How have these textiles managed to survive over so many centuries?
Most of the extant examples of tiraz textile fragments are from Egyptian burial sites in Cairo (although tiraz textiles were produced in public and royal factories throughout the Islamic world). Their survival can be attributed to several factors: The Egyptian climate and soil are particularly favorable to the preservation of organic materials, and the thriving textile industry in Egypt in the early and middle Islamic periods (the seventh to thirteenth centuries) ensured that weavers had the skills to produce large amounts of fine-quality textiles.
How did Greco-Roman artistic forms become incorporated into Islamic tiraz designs?
The seventh-century Arabs who conquered Egypt encountered an indigenous textile industry that had been passed down from as far back as Pharaonic times to the Greco-Roman era, and later, to Coptic weavers (third- to twelfth-century Christians). These Arabs introduced Islamic motifs into the artistic vocabulary of North Africa at this time, such as Arabic calligraphy and certain geometric designs.
Some early Islamic textiles exhibit Late Antique and Coptic-style motifs, among them human and animal figures, forms of decoration that were in certain contexts disfavored by Muslim rulers and religious thinkers. Other early examples of tiraz textiles made by Coptic weavers actually pair pre-Islamic motifs with Arabic geometric decoration. Curiously, some of these textiles also include illegible interpretations of the Arabic script, as in Textile Fragment with Figural and Floral Motifs and Inscriptions (57.120.3).
Design Synthesis in North Africa
Alongside the tiraz textiles included in this installation of early Islamic textiles are three examples of non-tiraz weavings (Bird in a Medallion, 84.270; Textile Fragment Depicting a Speckled Deer, 86.227.96; and Textile Fragment Depicting a Hare, 86.227.97). These three fragments demonstrate the influence of pre-Islamic, specifically Greco-Roman, motifs on textiles dating to the governorship of Egypt by the Tulunid family (868–905), and contain images of animal figures placed within roundels. Such animal designs have antecedents in the arts of Roman-period Tunisia, as seen in the mosaics of the Tree of Paradise exhibition. Similar depictions of animals are also incorporated into later Islamic tiraz textiles of the Fatimid period (909–1171) on display in this room, such as Tiraz Textile Fragment (86.227.98).
July 8, 2005
An installation of tiraz textiles from the Brooklyn Museum’s holdings of Islamic textiles will be on view from October 2005 through February 2006. Tiraz: Early Islamic Textiles comprises nine examples of these rarely seen fabric fragments, along with an exceptional Iranian ceramic bowl. Included will be one of several fragments from the earliest datable Islamic textile, bearing the name Caliph Marwan II, a ruler from the earliest Islamic dynasty.

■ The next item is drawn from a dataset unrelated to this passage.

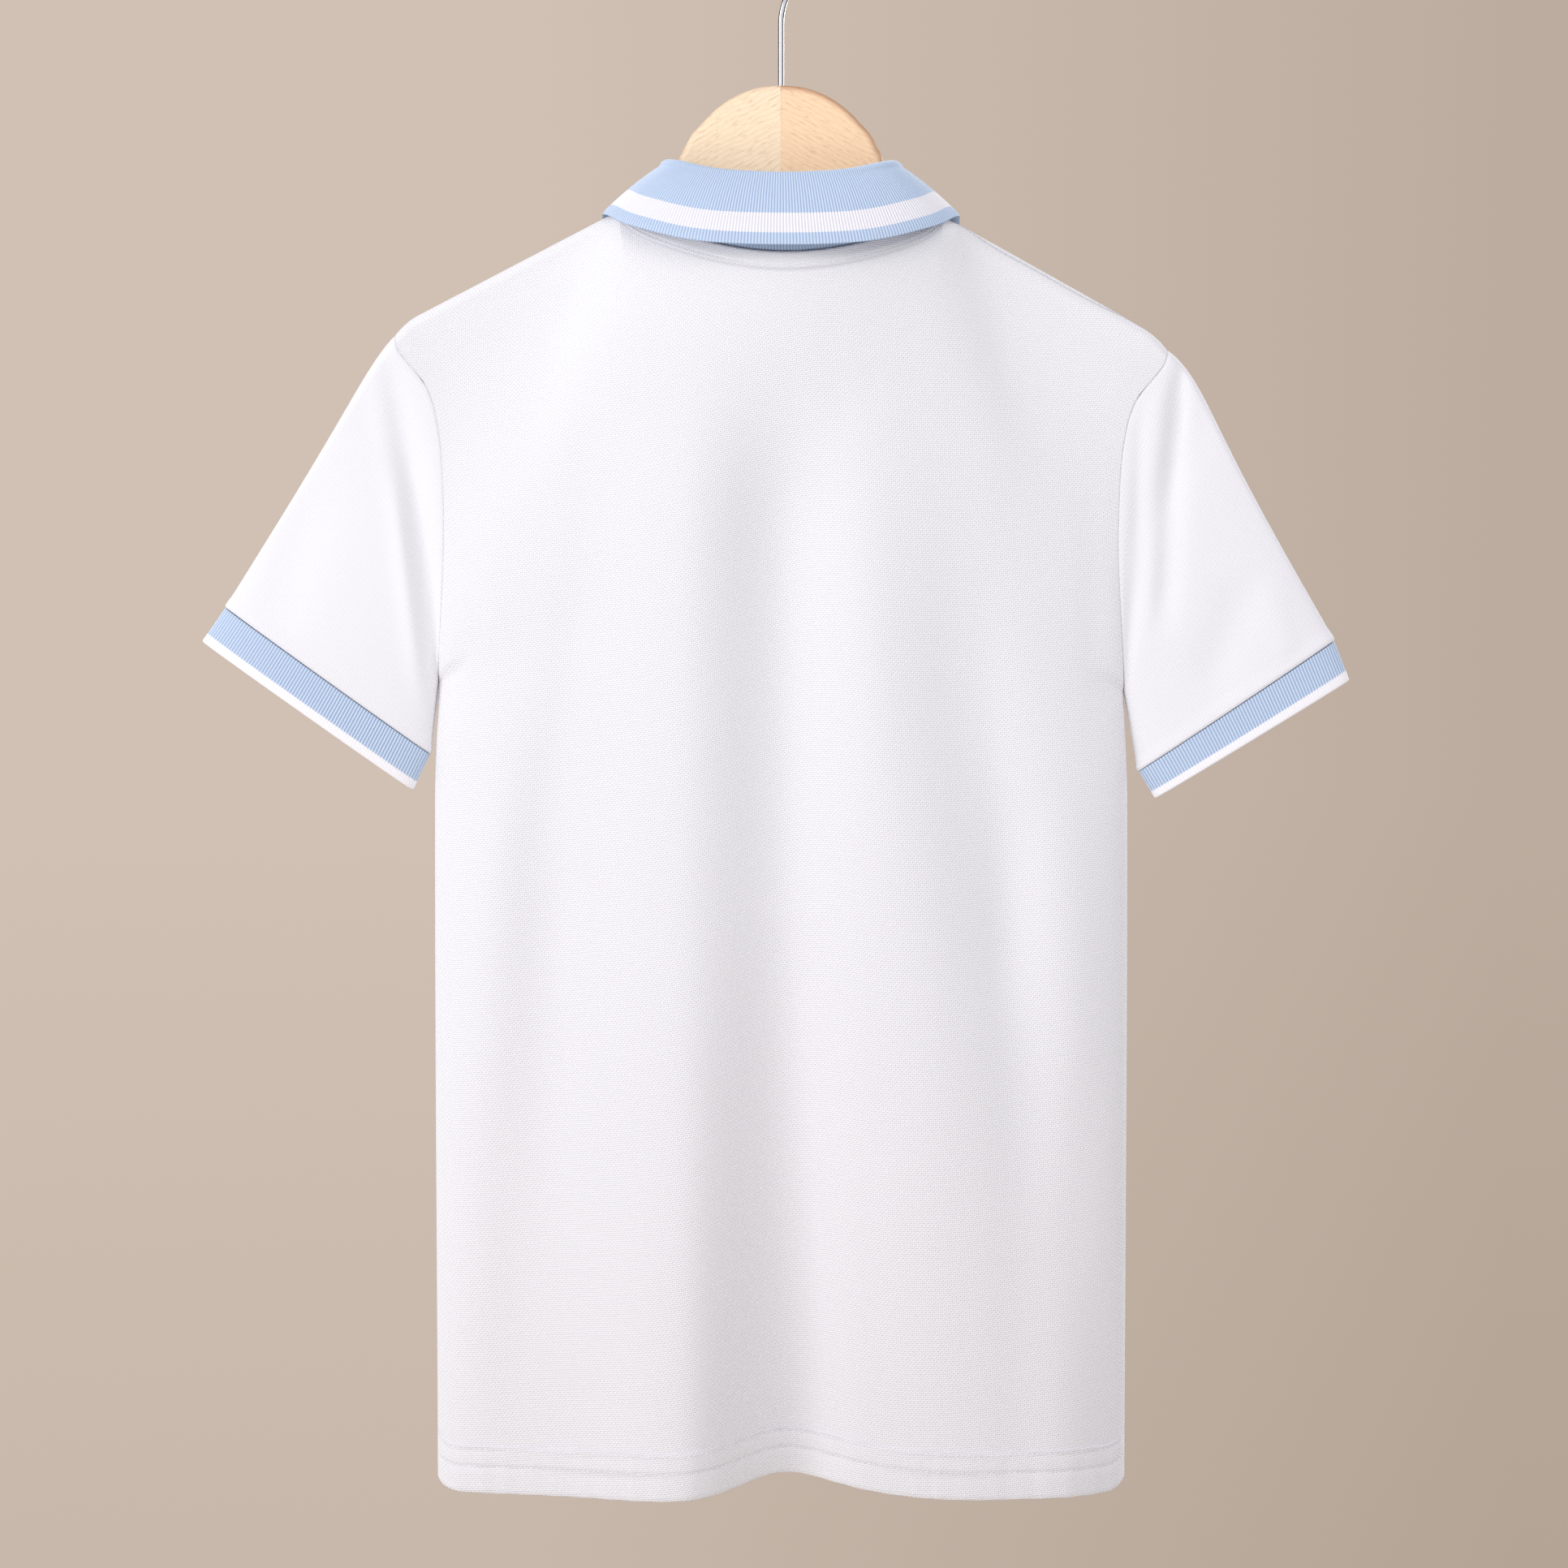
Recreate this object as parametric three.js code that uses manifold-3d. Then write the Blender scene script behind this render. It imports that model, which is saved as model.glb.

The installation is being presented in conjunction with the Tree of Paradise: Jewish Mosaics from the Roman Empire. An exhibition of twenty-one Roman-period mosaics from the first ancient synagogue to be unearthed in modern times, along with related objects, it will be on view October 28, 2005 through June 4, 2005.
Created between the seventh and thirteenth centuries, tiraz are a type of textile popular in the early and medieval Islamic periods. Particularly through the tenth century, examples of tiraz textiles of North Africa demonstrated continuity with the artistic forms of the Greco-Roman period as exemplified in the material in Tree of Paradise. Although the term tiraz has its roots in the Persian word for embroidery, it came to encompass several meanings, including the name for the public and royal factories throughout the Islamic world, where these textiles were made. Tiraz also refers to the calligraphic decoration of garments and fabrics for furnishings, often containing important historical information, as well as to uninscribed ornamental bands made in a variety of techniques, also used in clothing and fabric for furnishings.
The Muslim conquerors of Egypt took control of the textile industry and artists working through North Africa incorporated aspects of the regions symbolic vocabulary in to Arabic artistic forms. Thus some early Islamic textiles, included in the exhibition, demonstrate combinations of late Antique and Coptic motifs, such as human and animal figures that are also evident in some of the works in Tree of Paradise.